GIVEN EXERCISE —
Filter the records for lines holding the string "this".

RECORDS PROVIDED —
<<<<

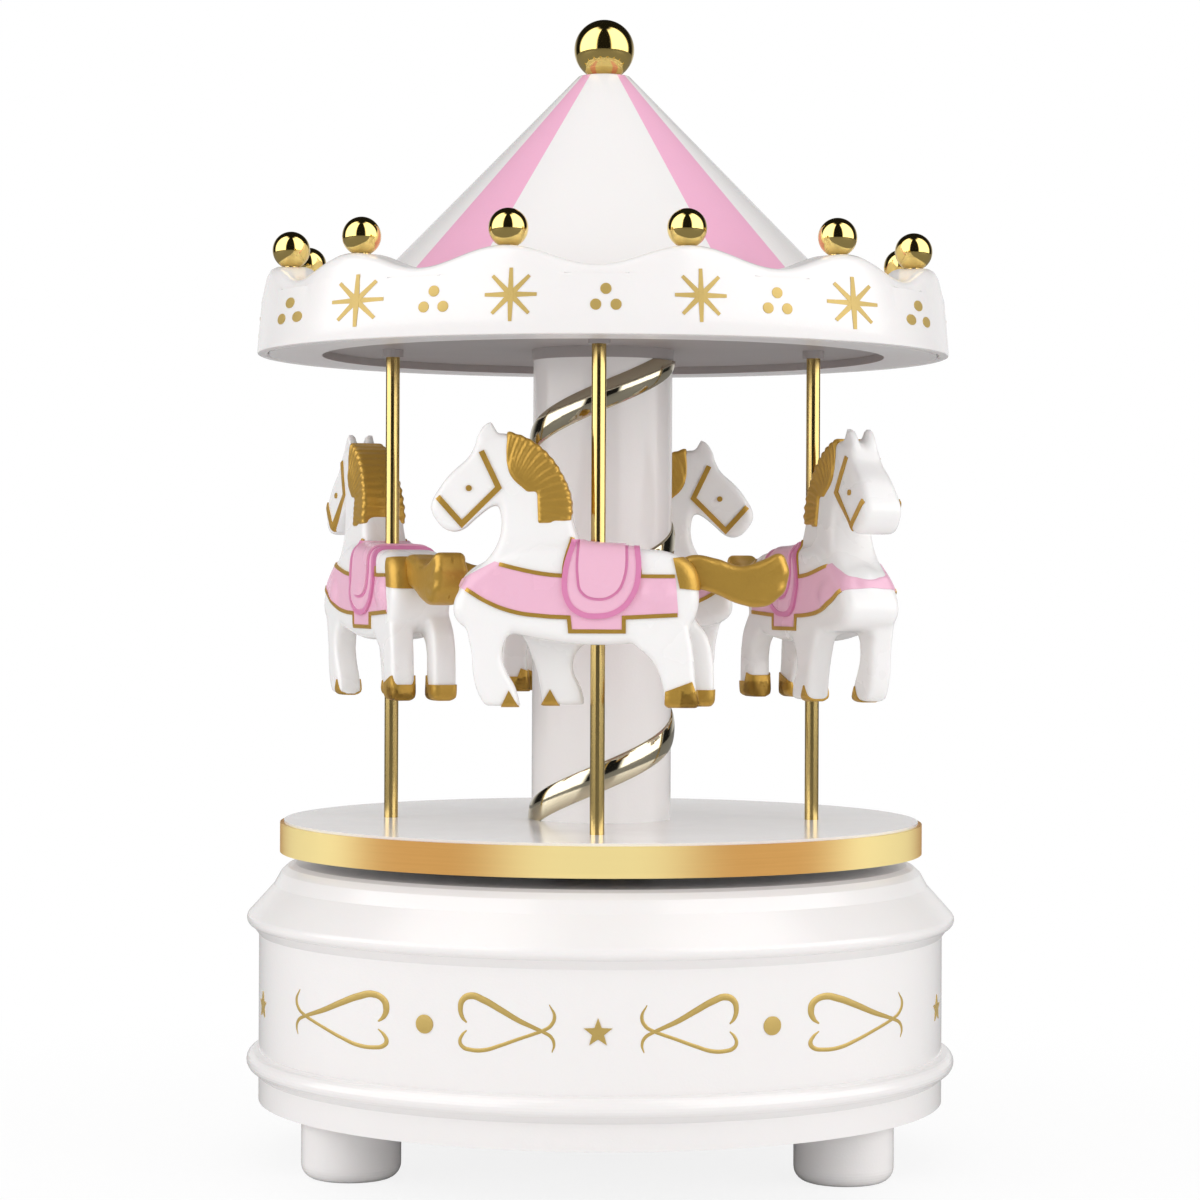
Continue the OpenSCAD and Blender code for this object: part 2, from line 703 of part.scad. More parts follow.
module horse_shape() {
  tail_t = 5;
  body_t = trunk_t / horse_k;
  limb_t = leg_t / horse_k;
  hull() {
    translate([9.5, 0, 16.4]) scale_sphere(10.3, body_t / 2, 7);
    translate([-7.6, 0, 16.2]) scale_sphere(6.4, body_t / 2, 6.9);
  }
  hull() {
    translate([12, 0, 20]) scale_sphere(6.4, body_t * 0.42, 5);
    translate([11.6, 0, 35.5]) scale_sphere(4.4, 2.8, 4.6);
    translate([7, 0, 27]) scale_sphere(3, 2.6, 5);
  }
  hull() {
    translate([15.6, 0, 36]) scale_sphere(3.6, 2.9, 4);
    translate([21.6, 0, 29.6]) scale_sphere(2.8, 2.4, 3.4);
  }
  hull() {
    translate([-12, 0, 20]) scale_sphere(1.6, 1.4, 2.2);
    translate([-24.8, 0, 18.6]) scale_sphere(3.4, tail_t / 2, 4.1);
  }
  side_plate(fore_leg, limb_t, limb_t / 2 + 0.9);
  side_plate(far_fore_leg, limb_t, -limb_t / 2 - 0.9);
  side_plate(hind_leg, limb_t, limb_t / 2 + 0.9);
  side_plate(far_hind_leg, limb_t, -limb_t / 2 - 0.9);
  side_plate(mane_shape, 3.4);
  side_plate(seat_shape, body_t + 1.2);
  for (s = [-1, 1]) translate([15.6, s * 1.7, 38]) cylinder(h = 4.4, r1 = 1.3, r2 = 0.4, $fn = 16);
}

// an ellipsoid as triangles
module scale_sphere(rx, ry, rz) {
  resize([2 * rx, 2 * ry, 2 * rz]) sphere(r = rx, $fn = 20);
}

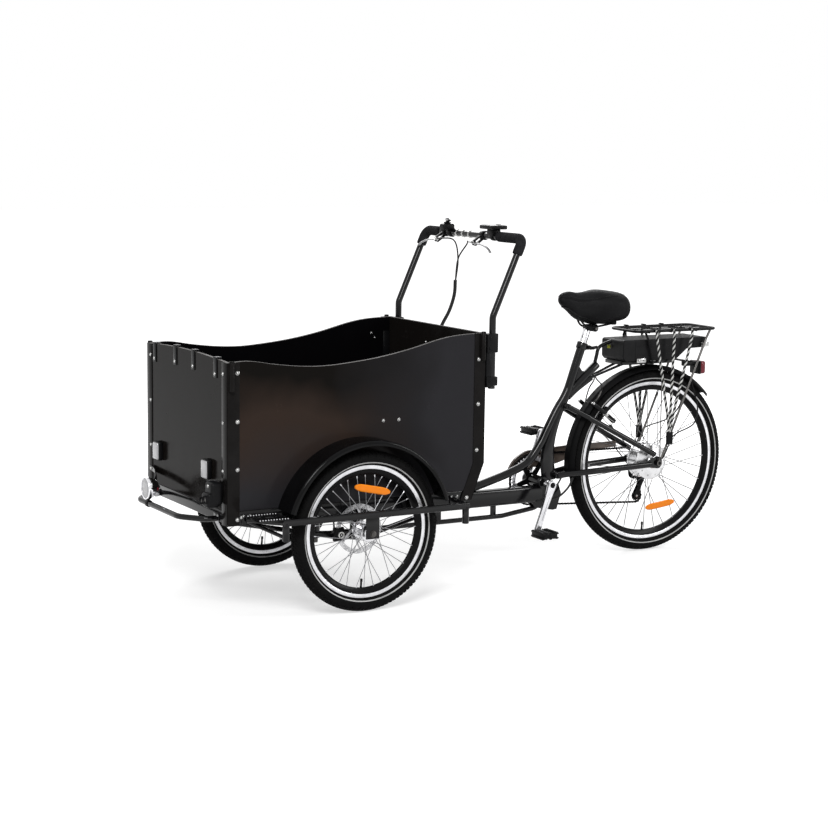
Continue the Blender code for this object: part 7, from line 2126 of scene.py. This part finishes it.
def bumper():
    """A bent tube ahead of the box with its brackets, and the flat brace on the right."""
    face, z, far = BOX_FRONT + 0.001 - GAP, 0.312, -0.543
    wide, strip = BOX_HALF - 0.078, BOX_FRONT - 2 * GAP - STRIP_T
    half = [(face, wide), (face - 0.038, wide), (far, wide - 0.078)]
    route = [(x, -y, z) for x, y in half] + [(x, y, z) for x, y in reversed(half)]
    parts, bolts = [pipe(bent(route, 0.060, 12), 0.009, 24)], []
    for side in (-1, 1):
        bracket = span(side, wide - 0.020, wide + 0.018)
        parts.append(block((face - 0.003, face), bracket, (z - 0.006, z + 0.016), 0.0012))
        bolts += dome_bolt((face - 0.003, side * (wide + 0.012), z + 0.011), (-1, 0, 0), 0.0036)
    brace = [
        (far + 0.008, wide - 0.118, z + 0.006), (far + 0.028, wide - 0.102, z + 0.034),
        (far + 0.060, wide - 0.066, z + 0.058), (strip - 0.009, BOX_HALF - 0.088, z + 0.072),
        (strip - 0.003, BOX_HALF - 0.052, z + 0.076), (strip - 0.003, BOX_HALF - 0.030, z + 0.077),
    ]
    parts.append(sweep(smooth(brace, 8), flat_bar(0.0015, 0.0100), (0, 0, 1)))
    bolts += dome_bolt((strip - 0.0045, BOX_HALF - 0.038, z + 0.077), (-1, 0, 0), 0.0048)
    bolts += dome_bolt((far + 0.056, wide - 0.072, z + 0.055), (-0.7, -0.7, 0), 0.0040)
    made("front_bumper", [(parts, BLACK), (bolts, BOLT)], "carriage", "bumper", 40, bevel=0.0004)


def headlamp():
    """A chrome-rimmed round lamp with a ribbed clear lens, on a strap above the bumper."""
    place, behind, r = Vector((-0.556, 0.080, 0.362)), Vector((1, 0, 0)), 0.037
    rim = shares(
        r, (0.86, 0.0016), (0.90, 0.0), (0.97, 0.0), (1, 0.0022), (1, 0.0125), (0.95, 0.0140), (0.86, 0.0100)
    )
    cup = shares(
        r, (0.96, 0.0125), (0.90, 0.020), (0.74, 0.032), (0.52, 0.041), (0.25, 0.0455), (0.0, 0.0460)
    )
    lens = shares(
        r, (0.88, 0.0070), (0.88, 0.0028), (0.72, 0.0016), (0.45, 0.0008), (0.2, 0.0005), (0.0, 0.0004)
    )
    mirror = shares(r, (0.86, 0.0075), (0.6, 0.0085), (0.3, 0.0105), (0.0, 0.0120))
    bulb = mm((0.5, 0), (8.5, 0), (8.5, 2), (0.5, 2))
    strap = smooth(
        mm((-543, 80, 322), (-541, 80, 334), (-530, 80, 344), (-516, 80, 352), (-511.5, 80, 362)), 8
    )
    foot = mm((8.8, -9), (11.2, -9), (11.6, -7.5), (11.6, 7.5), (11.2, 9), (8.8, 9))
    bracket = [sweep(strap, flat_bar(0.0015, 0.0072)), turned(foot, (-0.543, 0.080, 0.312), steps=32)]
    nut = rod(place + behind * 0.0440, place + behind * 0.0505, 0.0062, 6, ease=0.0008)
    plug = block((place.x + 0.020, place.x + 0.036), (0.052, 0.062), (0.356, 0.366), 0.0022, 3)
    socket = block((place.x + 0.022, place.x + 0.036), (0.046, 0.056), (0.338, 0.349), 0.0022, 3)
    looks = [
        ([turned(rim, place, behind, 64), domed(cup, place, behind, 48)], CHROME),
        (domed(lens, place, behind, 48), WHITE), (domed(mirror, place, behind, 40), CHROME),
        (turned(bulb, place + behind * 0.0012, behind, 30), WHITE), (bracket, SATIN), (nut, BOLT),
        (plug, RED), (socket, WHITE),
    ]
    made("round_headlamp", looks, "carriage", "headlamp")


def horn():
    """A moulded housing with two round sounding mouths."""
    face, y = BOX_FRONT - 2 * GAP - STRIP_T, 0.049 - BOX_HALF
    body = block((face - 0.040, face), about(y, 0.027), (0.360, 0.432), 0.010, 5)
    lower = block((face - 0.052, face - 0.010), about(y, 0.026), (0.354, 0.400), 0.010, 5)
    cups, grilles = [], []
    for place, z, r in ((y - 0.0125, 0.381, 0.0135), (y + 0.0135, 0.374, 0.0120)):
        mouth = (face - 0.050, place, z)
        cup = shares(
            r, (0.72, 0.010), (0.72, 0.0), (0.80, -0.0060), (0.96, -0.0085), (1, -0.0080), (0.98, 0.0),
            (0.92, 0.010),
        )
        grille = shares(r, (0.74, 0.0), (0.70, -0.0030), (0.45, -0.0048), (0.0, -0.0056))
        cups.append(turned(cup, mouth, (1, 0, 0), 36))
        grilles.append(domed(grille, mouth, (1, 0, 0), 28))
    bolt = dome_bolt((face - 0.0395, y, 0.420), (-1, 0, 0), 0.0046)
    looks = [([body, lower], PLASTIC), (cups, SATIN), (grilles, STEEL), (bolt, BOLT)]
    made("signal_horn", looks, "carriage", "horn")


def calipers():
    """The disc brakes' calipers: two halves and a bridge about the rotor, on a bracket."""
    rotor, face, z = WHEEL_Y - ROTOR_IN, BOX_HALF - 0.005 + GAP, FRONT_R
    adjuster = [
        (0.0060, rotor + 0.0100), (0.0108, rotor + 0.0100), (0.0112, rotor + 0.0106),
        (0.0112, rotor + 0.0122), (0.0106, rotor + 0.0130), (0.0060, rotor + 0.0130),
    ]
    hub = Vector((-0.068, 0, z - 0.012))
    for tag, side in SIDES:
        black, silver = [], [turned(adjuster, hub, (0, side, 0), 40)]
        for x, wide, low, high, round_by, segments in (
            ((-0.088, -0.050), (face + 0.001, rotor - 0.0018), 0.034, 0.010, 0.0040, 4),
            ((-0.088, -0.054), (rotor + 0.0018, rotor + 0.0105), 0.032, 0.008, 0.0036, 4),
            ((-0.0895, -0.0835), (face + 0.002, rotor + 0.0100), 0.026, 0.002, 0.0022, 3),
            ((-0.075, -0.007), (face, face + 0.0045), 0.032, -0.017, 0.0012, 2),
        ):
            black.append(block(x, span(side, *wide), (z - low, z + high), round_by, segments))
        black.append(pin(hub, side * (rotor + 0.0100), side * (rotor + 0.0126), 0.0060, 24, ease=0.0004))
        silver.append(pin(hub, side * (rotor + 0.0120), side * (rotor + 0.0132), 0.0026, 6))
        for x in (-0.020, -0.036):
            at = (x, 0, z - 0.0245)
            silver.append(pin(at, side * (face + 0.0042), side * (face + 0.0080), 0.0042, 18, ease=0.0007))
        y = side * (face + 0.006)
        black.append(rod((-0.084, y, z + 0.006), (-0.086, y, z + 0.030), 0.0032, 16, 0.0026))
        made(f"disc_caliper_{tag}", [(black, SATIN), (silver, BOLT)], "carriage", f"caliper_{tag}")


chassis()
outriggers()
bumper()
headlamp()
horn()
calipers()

>>>>

RESPONSE —
Continue the OpenSCAD and Blender code for this object: part 2, from line 703 of part.scad. More parts follow.
Continue the Blender code for this object: part 7, from line 2126 of scene.py. This part finishes it.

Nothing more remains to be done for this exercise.